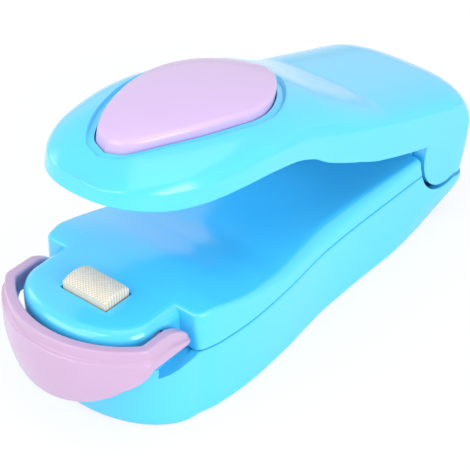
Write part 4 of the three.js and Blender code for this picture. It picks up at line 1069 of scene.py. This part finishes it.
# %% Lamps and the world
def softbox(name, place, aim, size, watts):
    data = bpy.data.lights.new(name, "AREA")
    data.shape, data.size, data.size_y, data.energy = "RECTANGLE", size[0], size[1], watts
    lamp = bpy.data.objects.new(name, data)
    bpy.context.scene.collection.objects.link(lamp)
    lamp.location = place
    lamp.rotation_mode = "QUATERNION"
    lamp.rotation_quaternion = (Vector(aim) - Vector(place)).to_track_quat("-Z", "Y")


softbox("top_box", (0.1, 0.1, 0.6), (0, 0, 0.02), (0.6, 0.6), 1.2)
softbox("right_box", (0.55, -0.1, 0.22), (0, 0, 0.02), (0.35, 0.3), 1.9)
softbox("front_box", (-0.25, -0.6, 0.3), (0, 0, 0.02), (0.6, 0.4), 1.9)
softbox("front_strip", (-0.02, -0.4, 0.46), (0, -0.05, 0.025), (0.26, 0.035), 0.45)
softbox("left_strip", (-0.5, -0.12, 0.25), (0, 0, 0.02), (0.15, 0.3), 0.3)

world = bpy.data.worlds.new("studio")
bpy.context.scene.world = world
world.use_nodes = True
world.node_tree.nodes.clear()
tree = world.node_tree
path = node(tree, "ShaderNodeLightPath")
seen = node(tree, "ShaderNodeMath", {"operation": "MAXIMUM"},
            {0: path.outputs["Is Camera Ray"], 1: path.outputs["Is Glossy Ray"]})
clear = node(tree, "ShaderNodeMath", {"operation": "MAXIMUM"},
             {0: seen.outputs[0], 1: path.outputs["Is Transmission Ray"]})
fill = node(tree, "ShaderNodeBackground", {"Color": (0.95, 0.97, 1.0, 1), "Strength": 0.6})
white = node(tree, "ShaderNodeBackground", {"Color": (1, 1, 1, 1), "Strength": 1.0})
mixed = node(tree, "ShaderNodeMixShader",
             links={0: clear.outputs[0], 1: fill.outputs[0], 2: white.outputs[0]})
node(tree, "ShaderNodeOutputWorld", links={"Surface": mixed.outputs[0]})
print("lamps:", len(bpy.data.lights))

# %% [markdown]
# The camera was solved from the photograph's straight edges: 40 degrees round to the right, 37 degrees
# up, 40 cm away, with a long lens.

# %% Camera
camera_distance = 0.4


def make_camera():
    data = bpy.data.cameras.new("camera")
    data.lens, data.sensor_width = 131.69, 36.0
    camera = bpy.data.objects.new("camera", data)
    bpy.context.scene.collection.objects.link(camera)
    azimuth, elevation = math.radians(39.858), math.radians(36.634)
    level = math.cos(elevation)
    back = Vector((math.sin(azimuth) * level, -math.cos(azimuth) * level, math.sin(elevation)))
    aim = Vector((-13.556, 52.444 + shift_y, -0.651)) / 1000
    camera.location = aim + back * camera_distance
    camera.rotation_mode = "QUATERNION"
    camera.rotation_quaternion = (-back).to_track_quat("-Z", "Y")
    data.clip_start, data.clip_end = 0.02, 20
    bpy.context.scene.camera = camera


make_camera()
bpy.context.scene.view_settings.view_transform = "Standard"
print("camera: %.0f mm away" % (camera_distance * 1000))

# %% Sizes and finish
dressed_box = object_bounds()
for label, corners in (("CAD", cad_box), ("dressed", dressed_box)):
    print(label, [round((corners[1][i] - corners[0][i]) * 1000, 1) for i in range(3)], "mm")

### AIM
Copy every line of the listing that includes the string "scene".

### OUTPUT OF THE TASK
Write part 4 of the three.js and Blender code for this picture. It picks up at line 1069 of scene.py. This part finishes it.
    bpy.context.scene.collection.objects.link(lamp)
bpy.context.scene.world = world
    bpy.context.scene.collection.objects.link(camera)
    bpy.context.scene.camera = camera
bpy.context.scene.view_settings.view_transform = "Standard"